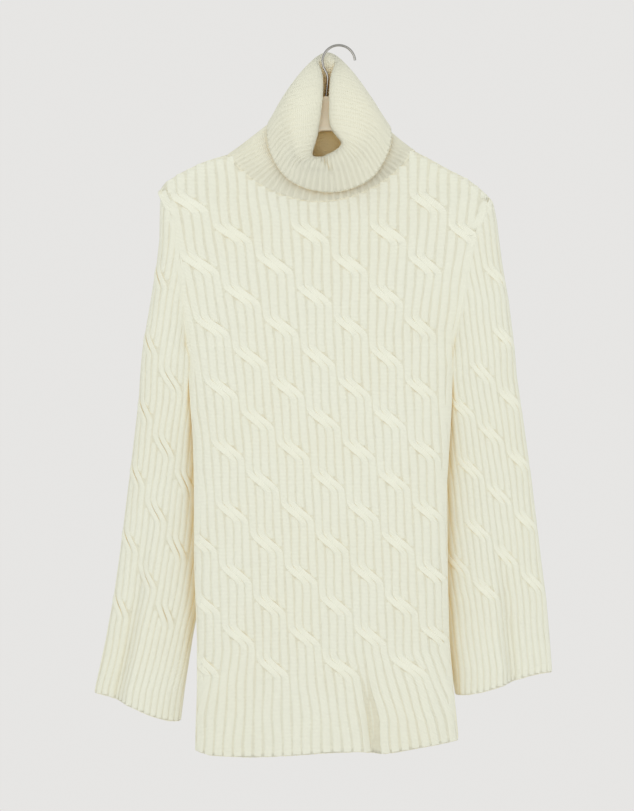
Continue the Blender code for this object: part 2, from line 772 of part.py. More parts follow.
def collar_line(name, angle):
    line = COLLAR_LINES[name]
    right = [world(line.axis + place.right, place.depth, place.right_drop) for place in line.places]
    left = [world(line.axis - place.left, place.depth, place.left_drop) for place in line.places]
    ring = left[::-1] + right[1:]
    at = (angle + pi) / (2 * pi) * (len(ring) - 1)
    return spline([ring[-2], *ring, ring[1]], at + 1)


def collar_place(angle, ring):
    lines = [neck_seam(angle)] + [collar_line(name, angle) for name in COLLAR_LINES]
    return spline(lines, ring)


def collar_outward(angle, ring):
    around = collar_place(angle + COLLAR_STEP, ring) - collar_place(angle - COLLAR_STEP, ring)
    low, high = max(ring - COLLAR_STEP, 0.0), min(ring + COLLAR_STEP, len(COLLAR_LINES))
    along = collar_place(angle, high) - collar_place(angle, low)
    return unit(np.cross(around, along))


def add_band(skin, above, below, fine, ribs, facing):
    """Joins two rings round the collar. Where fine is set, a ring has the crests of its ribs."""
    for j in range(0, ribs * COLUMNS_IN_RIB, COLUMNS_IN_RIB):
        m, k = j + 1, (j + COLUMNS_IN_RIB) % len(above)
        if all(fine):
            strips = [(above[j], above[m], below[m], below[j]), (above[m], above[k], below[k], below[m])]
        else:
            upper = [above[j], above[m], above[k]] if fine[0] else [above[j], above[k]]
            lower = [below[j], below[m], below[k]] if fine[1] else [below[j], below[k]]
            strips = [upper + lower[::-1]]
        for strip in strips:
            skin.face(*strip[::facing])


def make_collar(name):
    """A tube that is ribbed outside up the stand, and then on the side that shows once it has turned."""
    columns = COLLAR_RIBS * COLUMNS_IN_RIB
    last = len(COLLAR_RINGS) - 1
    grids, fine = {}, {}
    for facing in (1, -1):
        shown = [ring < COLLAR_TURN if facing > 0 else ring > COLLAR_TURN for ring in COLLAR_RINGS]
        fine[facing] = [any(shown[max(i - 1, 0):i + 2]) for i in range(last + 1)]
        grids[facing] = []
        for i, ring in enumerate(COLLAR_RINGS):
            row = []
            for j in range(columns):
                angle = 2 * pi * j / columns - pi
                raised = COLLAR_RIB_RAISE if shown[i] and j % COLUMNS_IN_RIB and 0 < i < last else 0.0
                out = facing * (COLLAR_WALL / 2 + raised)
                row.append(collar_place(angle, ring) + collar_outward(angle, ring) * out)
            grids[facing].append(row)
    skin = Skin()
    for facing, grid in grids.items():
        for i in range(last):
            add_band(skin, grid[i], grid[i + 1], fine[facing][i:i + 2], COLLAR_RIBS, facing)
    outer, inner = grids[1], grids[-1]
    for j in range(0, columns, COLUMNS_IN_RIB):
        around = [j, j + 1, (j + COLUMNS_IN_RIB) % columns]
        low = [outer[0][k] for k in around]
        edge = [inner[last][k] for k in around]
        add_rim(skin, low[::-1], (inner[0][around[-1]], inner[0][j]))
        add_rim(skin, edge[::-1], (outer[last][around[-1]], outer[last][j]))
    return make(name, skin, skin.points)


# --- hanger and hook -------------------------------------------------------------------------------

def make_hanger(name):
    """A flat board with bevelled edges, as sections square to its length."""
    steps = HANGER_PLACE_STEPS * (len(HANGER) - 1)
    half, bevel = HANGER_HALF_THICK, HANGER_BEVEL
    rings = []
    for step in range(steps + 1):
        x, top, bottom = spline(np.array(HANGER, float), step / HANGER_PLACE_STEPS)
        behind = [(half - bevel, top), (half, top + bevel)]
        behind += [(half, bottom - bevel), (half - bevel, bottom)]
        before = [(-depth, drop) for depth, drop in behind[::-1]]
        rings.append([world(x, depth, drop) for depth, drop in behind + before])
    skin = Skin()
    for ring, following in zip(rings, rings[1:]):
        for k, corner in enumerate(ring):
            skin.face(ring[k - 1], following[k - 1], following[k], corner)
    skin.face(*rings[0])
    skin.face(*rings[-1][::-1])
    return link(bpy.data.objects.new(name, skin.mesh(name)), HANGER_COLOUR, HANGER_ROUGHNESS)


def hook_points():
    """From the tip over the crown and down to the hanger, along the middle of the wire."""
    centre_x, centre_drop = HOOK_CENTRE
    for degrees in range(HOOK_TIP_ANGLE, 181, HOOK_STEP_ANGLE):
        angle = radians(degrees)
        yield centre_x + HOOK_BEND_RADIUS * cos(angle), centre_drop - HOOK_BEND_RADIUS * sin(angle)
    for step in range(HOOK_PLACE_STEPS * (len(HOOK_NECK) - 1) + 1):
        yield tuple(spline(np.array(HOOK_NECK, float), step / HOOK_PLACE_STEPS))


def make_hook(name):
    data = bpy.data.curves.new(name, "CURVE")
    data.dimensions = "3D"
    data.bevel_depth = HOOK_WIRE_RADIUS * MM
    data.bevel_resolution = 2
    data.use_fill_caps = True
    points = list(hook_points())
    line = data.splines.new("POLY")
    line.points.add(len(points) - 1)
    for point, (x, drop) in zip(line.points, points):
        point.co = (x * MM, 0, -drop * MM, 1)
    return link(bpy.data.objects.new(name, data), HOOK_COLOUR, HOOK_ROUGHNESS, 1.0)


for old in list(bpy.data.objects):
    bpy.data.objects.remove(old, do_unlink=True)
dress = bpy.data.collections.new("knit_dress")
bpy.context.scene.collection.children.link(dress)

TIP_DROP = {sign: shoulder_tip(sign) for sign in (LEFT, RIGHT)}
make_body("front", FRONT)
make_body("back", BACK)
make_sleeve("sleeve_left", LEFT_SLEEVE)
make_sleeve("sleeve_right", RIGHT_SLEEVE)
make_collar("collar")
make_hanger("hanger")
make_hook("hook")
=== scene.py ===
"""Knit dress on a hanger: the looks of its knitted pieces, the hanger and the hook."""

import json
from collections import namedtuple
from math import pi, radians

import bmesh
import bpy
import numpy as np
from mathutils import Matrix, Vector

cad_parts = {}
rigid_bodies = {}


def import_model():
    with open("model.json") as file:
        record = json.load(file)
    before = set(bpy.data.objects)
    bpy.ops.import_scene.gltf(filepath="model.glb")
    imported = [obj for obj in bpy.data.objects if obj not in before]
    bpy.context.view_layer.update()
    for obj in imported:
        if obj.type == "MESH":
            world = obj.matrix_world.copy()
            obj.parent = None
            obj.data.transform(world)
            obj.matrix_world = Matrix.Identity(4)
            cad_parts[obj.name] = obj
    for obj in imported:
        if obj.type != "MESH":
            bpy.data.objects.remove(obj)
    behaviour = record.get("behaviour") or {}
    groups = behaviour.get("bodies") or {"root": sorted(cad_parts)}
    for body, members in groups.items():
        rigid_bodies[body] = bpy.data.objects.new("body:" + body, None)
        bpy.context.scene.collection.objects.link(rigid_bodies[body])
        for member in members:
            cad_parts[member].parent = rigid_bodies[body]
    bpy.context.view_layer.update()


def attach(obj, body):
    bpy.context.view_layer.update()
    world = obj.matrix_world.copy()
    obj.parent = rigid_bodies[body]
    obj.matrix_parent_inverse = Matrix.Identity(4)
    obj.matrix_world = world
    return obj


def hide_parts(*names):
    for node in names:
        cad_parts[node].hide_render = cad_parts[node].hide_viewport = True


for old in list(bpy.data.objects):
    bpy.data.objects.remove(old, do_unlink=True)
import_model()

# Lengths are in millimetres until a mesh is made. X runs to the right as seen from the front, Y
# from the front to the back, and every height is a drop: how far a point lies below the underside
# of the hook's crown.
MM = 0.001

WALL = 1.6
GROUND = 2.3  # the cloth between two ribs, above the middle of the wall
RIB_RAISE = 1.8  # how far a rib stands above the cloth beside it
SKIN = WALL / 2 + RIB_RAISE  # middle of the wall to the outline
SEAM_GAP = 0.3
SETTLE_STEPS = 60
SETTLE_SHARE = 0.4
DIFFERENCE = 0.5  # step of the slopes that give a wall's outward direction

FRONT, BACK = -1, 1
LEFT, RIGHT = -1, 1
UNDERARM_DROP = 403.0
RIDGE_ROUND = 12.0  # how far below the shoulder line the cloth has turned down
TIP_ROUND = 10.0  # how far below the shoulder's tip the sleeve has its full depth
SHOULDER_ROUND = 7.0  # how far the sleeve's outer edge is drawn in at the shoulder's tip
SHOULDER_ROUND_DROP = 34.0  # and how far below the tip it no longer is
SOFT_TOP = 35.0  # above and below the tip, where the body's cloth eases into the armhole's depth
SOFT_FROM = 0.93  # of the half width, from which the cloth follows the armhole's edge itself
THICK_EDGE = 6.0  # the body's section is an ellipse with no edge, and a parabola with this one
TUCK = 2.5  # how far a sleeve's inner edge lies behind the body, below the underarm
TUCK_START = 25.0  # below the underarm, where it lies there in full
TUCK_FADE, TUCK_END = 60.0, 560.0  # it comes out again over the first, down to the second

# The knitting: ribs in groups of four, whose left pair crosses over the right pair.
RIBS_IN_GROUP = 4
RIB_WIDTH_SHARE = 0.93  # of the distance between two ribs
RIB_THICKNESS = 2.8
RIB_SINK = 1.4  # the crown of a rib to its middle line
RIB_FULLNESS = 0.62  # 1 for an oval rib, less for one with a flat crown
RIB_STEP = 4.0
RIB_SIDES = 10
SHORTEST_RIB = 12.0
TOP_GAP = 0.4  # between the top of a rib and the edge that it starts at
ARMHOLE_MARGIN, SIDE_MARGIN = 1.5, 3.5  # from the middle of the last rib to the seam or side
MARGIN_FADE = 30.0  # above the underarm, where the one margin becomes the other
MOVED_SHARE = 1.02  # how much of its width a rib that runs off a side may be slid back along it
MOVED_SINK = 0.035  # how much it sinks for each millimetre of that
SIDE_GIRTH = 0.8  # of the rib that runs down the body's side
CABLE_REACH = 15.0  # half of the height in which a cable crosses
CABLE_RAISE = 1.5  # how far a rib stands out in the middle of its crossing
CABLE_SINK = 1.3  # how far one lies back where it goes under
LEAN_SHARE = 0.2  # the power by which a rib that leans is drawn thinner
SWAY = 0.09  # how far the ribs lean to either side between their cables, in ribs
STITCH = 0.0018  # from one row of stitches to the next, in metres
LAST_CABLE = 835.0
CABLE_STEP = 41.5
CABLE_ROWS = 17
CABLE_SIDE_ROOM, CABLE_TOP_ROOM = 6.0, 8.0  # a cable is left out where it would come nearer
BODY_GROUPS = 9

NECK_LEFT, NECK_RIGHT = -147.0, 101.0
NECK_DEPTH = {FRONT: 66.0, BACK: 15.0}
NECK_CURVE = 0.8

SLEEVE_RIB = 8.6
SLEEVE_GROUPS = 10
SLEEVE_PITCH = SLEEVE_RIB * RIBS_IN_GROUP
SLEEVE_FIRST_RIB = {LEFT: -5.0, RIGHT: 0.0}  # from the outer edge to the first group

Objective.
Using the data above, restate word for word the lines from its opening line through the line that contains "return spline(lines, ring)", and no more.

Answer to this exercise.
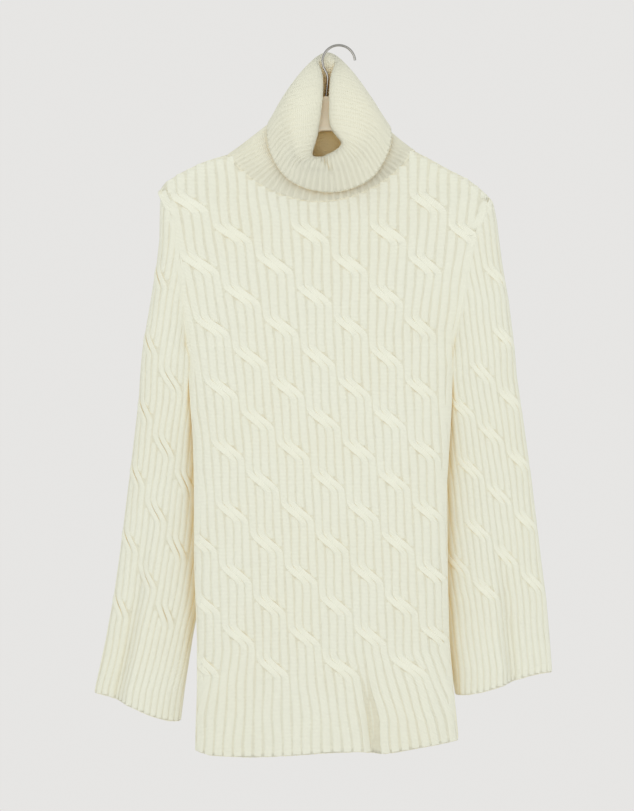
Continue the Blender code for this object: part 2, from line 772 of part.py. More parts follow.
def collar_line(name, angle):
    line = COLLAR_LINES[name]
    right = [world(line.axis + place.right, place.depth, place.right_drop) for place in line.places]
    left = [world(line.axis - place.left, place.depth, place.left_drop) for place in line.places]
    ring = left[::-1] + right[1:]
    at = (angle + pi) / (2 * pi) * (len(ring) - 1)
    return spline([ring[-2], *ring, ring[1]], at + 1)


def collar_place(angle, ring):
    lines = [neck_seam(angle)] + [collar_line(name, angle) for name in COLLAR_LINES]
    return spline(lines, ring)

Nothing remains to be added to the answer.